Yes. Aireys Inlet and Fairhaven water use represents only about 0.5% (ie. half of one per cent) of that already available in the Geelong supply system.

 

Will Aireys Inlet and Fairhaven be subject to water restrictions?

Barwon Water’s investment in alternative supply sources mean water restrictions are highly unlikely in the greater Geelong area for several decades.

Aireys Inlet and Fairhaven — along with greater Geelong — are currently under the Permanent Water Saving Plan. The plan outlines a set of commonsense rules that apply every day of the year.

 

What's the route of the new pipeline?

The pipeline will begin at the pumping station in Harvey Street, Anglesea. The route is west along Harvey Street, through the Great Otway National Park, along Distillery Creek Road and Bimbadeen Drive, connecting to the existing Aireys Inlet water treatment plant.

  

What will happen to Painkalac Reservoir?

The reservoir will be maintained to ensure its ongoing safety and requirement to provide passing flows to Painkalac Creek. It is not being decommissioned.

A community reference group is investigating possible future uses of the reservoir.

 

Will drinking water supplied via Anglesea be different to the water from Painkalac Reservoir?

Yes. Anglesea is supplied from the West Barwon catchment in the Otway Ranges, which also supplies greater Geelong. The water is treated at the Wurdee Boluc treatment plant and is fluoridated as directed by the Victorian Government.

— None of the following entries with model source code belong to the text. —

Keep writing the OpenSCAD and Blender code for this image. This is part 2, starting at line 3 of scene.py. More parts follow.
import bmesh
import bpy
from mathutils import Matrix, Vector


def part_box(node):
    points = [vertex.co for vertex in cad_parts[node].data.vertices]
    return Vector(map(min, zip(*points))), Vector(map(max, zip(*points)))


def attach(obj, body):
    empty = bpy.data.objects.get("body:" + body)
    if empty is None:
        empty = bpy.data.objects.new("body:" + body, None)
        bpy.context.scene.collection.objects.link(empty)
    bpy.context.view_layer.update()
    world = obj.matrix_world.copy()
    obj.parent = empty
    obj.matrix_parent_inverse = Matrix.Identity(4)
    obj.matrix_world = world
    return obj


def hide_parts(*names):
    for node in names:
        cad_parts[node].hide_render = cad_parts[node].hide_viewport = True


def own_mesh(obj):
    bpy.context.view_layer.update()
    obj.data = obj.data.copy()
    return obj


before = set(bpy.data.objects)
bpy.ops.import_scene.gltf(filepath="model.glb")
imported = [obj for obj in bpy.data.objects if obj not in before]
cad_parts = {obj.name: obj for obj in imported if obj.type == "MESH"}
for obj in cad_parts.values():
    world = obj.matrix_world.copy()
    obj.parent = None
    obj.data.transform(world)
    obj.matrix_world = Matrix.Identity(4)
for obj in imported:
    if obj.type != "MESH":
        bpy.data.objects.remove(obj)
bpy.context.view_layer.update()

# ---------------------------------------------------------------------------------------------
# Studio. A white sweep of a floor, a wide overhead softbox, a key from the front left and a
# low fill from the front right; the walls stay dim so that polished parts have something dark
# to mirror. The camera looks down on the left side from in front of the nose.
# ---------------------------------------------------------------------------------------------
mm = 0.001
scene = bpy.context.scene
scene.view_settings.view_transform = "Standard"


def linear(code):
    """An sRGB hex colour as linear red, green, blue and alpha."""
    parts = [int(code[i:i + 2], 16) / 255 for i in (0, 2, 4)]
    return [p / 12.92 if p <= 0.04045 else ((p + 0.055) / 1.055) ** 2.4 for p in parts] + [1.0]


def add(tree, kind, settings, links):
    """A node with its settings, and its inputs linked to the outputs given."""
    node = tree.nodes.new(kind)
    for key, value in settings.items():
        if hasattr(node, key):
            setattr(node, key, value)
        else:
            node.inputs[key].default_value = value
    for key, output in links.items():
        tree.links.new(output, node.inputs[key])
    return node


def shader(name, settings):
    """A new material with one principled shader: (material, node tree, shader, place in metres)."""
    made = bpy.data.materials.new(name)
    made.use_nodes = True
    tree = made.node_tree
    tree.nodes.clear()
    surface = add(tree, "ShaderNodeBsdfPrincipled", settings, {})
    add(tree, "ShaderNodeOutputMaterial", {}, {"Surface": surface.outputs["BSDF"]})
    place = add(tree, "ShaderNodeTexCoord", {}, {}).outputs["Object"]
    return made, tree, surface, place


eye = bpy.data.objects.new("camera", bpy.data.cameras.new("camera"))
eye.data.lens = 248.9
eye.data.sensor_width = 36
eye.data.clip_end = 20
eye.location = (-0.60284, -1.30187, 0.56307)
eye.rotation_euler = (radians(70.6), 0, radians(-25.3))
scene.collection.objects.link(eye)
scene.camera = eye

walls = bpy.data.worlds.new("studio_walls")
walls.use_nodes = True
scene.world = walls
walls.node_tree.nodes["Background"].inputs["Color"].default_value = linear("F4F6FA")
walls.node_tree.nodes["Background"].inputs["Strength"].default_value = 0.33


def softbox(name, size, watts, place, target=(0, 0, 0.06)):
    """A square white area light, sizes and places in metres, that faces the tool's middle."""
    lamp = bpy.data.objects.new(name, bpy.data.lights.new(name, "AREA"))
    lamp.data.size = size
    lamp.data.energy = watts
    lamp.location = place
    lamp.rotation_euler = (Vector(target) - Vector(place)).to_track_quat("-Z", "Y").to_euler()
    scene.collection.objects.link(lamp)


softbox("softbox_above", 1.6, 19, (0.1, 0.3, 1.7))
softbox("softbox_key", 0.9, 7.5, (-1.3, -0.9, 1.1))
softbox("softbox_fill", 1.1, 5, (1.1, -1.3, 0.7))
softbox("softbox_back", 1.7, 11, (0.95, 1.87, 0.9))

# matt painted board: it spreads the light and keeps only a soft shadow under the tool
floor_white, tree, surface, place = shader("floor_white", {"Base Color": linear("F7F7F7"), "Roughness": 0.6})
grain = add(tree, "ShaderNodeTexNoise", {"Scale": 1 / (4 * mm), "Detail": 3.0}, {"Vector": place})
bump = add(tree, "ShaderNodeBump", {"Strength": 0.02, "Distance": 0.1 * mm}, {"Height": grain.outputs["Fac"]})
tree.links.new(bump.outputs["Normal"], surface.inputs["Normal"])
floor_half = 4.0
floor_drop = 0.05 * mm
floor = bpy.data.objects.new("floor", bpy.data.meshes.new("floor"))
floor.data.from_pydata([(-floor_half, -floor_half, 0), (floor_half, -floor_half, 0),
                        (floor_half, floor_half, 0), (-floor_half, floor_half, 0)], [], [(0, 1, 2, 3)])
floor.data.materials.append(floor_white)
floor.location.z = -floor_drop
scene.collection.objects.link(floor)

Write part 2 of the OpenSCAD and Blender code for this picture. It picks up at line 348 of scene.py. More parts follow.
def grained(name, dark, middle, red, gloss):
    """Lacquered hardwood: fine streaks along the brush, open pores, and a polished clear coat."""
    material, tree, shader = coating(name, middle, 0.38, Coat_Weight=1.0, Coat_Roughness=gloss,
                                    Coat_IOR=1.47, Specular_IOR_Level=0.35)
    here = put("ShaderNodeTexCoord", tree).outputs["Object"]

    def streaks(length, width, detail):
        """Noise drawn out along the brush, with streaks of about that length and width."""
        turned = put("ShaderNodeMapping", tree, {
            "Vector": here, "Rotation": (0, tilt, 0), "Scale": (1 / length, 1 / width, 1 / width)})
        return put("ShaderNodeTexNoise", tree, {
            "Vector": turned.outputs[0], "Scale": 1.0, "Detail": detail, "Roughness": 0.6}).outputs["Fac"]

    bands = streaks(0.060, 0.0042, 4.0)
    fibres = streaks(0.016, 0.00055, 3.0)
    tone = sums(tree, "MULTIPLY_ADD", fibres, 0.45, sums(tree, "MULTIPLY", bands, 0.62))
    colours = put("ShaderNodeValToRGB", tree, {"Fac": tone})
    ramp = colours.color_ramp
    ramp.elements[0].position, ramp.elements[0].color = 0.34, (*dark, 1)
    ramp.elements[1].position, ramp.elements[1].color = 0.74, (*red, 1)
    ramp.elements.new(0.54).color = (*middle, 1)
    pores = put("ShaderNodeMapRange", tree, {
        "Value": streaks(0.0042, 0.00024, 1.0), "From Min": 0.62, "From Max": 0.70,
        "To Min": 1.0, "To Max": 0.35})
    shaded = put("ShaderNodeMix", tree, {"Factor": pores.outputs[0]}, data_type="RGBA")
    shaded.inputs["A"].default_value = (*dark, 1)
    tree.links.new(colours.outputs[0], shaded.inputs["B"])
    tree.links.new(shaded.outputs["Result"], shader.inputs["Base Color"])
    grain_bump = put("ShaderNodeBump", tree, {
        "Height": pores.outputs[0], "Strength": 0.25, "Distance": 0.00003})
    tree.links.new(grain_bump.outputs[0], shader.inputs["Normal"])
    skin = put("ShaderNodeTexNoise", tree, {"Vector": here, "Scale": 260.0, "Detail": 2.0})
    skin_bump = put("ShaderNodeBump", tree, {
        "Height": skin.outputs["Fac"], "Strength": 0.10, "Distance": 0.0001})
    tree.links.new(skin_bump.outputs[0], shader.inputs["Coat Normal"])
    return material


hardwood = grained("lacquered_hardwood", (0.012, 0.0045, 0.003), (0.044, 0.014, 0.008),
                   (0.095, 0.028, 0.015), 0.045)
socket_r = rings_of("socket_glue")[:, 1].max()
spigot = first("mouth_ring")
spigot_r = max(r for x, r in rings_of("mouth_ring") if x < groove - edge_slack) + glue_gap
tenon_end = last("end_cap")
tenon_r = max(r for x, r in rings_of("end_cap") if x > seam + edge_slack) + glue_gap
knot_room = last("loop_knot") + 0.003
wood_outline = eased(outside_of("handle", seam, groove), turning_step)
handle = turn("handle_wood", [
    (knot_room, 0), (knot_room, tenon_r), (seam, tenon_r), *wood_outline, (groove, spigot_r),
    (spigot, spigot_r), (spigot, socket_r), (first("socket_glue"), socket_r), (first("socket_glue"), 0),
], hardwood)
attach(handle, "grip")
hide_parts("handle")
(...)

Water from Painkalac Reservoir is naturally high in organic matter, is subject to seasonal blue-green algal (cyanobacteria) blooms and is high in manganese — a naturally-occurring element that can affect the colour, taste and odour of drinking water. It is currently treated at the Aireys Inlet treatment facility and is not fluoridated.

While water from different catchments can look and taste different, all drinking water supplied by Barwon Water meets the requirements of the Safe Drinking Water Act and relevant regulations.

 

Wasn’t an upgrade recently completed at Painkalac Reservoir?

Yes. Barwon Water completed an upgrade to the embankment and spillway to ensure the reservoir met the latest safety requirements. This upgrade was necessary, and independent of the water supply project.

 

Will the pipeline be used to take water from Aireys Inlet and Fairhaven to Geelong?

No. There are no plans to pipe water from Painkalac to supplement the Geelong water supply system.